Aim >>
Copy out all the lines where "code" shows up.

Raw data >>
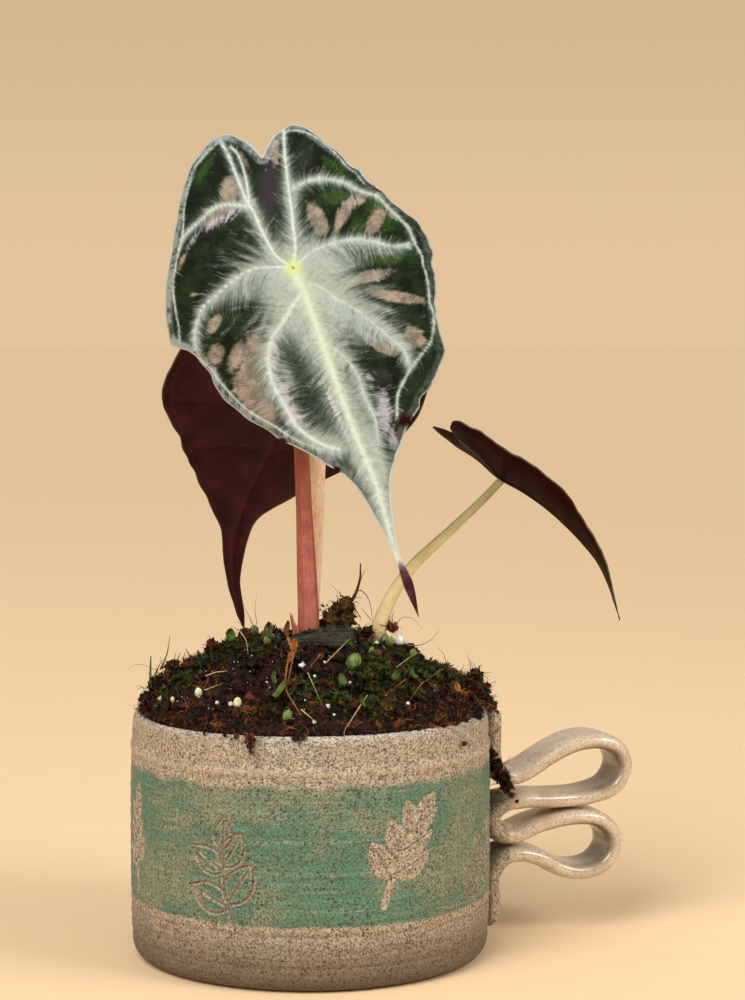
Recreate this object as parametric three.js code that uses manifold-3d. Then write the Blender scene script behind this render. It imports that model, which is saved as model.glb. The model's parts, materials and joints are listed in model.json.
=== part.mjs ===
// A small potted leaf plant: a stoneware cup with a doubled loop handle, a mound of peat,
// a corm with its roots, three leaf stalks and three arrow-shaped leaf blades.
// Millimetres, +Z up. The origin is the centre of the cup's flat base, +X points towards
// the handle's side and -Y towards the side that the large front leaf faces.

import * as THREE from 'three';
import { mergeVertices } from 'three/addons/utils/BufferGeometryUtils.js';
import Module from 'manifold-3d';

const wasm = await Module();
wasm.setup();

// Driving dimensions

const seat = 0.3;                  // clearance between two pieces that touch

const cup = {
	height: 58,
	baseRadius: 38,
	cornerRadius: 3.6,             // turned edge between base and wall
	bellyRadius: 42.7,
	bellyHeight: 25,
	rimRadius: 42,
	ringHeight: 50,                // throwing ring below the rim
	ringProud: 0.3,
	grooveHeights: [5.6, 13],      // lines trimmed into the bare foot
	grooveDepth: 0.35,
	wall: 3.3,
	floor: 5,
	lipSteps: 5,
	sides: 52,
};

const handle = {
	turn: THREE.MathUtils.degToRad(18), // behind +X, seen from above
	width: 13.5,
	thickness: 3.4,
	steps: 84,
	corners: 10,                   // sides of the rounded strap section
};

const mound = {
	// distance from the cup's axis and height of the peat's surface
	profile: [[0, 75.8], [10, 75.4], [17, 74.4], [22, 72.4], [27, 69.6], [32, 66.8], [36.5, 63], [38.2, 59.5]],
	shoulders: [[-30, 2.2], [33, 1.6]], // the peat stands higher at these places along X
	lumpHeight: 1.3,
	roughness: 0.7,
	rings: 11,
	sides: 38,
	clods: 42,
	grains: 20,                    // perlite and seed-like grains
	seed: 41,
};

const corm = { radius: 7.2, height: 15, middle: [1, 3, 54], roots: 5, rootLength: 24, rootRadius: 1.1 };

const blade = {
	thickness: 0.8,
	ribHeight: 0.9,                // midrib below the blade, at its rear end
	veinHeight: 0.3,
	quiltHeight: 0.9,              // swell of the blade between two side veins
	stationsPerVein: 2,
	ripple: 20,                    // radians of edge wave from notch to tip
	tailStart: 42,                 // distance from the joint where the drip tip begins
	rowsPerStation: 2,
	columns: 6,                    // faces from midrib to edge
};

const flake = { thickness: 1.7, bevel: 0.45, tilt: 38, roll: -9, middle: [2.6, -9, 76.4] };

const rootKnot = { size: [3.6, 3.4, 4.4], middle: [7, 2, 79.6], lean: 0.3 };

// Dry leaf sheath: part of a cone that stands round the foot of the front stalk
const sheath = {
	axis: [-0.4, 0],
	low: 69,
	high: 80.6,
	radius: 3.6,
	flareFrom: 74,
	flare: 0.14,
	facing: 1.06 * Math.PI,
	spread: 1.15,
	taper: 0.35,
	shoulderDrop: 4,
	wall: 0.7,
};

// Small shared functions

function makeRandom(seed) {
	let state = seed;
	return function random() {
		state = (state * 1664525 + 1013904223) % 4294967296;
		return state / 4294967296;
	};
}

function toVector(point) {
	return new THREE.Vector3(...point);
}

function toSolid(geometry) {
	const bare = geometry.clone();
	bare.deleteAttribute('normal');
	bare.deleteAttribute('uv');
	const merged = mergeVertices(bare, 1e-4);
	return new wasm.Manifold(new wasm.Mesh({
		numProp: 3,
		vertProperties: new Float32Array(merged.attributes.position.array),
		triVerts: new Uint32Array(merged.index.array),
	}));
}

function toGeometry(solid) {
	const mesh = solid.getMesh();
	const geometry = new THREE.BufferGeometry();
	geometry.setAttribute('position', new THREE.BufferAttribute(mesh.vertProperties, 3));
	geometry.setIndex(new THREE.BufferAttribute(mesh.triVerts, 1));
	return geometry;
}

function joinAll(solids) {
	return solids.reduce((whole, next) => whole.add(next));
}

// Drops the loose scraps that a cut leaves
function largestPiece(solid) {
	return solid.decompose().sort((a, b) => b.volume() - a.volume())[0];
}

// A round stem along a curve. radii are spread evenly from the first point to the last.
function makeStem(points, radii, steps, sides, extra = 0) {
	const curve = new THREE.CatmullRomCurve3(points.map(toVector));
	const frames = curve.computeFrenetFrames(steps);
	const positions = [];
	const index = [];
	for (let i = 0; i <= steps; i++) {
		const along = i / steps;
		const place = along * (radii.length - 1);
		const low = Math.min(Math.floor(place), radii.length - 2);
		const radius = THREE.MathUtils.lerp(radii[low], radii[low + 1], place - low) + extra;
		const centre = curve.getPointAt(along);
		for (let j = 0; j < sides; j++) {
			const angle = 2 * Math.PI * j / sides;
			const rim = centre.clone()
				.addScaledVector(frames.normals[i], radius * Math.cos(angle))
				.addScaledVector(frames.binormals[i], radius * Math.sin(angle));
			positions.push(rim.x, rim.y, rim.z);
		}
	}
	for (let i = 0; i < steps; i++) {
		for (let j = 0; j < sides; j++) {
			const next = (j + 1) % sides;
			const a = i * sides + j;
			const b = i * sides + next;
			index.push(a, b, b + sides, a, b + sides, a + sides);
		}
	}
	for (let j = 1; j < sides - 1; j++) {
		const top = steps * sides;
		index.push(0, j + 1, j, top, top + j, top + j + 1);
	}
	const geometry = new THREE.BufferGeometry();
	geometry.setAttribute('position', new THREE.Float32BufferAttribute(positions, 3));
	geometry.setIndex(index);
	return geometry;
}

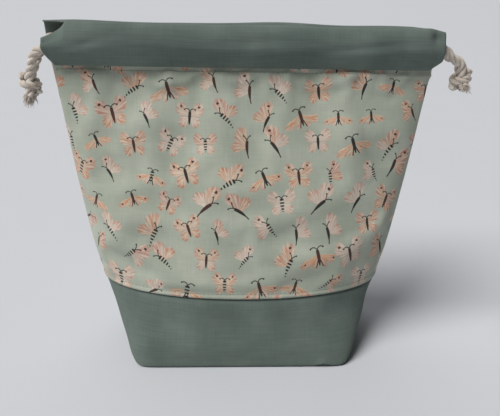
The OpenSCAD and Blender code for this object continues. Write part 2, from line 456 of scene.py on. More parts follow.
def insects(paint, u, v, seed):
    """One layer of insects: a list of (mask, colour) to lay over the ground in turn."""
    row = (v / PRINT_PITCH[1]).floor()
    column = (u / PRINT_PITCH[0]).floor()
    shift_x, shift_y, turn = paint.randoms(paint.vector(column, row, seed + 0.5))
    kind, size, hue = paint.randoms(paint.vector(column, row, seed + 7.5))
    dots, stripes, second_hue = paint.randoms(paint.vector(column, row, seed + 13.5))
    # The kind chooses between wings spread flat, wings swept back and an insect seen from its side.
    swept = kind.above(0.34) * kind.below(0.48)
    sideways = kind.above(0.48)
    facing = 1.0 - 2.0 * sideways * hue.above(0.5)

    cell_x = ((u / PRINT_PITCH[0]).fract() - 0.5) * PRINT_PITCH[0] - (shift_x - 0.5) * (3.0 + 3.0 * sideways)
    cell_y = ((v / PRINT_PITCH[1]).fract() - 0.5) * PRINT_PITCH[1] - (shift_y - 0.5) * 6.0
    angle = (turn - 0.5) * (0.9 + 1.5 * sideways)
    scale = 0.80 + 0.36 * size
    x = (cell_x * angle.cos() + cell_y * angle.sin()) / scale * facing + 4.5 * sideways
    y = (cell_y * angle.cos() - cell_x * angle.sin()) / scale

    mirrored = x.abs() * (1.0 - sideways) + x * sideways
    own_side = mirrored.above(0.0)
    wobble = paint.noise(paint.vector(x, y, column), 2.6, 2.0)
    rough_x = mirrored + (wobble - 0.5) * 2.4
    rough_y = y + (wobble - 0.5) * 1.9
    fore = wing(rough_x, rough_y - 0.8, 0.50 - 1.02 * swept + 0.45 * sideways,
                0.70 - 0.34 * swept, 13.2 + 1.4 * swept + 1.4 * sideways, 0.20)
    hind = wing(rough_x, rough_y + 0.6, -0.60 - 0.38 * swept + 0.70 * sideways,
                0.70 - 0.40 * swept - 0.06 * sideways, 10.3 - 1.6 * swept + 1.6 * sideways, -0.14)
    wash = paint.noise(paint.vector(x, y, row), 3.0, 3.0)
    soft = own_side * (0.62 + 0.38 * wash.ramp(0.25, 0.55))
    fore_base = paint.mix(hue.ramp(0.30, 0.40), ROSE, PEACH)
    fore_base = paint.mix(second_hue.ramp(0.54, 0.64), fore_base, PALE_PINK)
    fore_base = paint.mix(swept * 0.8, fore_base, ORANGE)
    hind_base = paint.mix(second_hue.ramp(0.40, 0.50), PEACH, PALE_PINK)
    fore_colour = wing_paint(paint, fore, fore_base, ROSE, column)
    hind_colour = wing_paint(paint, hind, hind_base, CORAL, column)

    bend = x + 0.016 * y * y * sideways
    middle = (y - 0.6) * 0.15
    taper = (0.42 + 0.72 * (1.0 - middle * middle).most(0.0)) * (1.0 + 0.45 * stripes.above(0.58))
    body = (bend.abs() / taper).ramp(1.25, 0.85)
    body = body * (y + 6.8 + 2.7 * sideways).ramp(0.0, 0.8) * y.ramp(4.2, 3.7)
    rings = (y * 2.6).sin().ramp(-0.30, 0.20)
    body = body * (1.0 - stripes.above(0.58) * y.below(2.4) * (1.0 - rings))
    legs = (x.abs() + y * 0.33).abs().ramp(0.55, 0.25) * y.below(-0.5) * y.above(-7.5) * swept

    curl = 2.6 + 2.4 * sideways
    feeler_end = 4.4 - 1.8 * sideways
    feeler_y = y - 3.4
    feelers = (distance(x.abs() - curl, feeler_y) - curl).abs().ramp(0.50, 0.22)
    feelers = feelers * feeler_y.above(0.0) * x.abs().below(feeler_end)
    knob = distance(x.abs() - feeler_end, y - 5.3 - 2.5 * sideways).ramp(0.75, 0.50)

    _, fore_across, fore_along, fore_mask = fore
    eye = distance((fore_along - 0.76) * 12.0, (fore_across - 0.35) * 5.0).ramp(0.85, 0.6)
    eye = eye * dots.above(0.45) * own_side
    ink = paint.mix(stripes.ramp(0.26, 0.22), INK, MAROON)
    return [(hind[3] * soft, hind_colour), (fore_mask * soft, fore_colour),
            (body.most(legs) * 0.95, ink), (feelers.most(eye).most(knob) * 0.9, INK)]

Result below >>
Recreate this object as parametric three.js code that uses manifold-3d. Then write the Blender scene script behind this render. It imports that model, which is saved as model.glb. The model's parts, materials and joints are listed in model.json.
The OpenSCAD and Blender code for this object continues. Write part 2, from line 456 of scene.py on. More parts follow.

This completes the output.